Some things I don’t know how to do yet:

I suspect I can handle both of these by writing my own Pygments processing script instead of using the stock pygmentize script that comes with the library.

Update 12/6/10
No need to write my own script; pygmentize can handle both cases. To get line numbers to start at something other than one, include a linenostart=n option along with linenos. For example,

 ::: python linenos,linenostart=45

To highlight PHP without enclosing it in <?php and />, include a startinline option.

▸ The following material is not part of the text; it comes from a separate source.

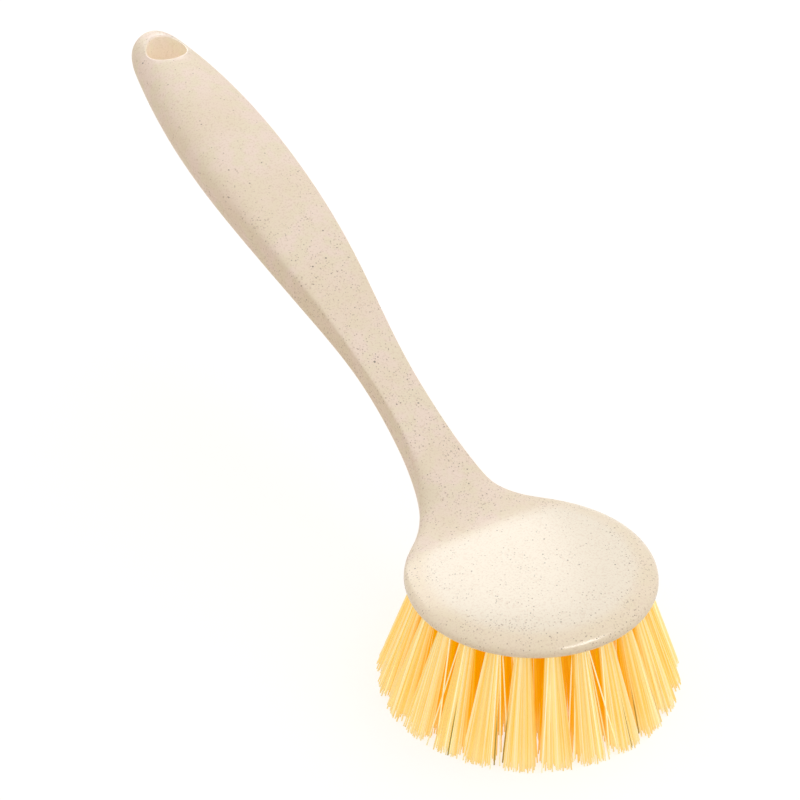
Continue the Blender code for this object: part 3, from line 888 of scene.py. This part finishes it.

For example,

 ::: php startinline

As suggested by the first example, options must be separated by commas with no whitespace.

The changes in PHPMEM are in the “pygments” branch of its repository. I’ll merge them into the master branch when I feel more comfortable with the reliability of the new code.

Update 12/6/10
If you’re reading this via RSS, you may be wondering where the syntax highlighting is. It’s in the CSS, which get stripped out of the feed, there’s no highlighting in Google Reader or NetNews Wire. (h/t @PhilGeek)

The same is true with Instapaper. In fact, Instapaper is worse because it separates the line numbers from the code:

Yuck.


  1. Why three colons? Because that’s what the CodeHilite extension to Python Markdown uses. I figured there was no point in coming up with something new.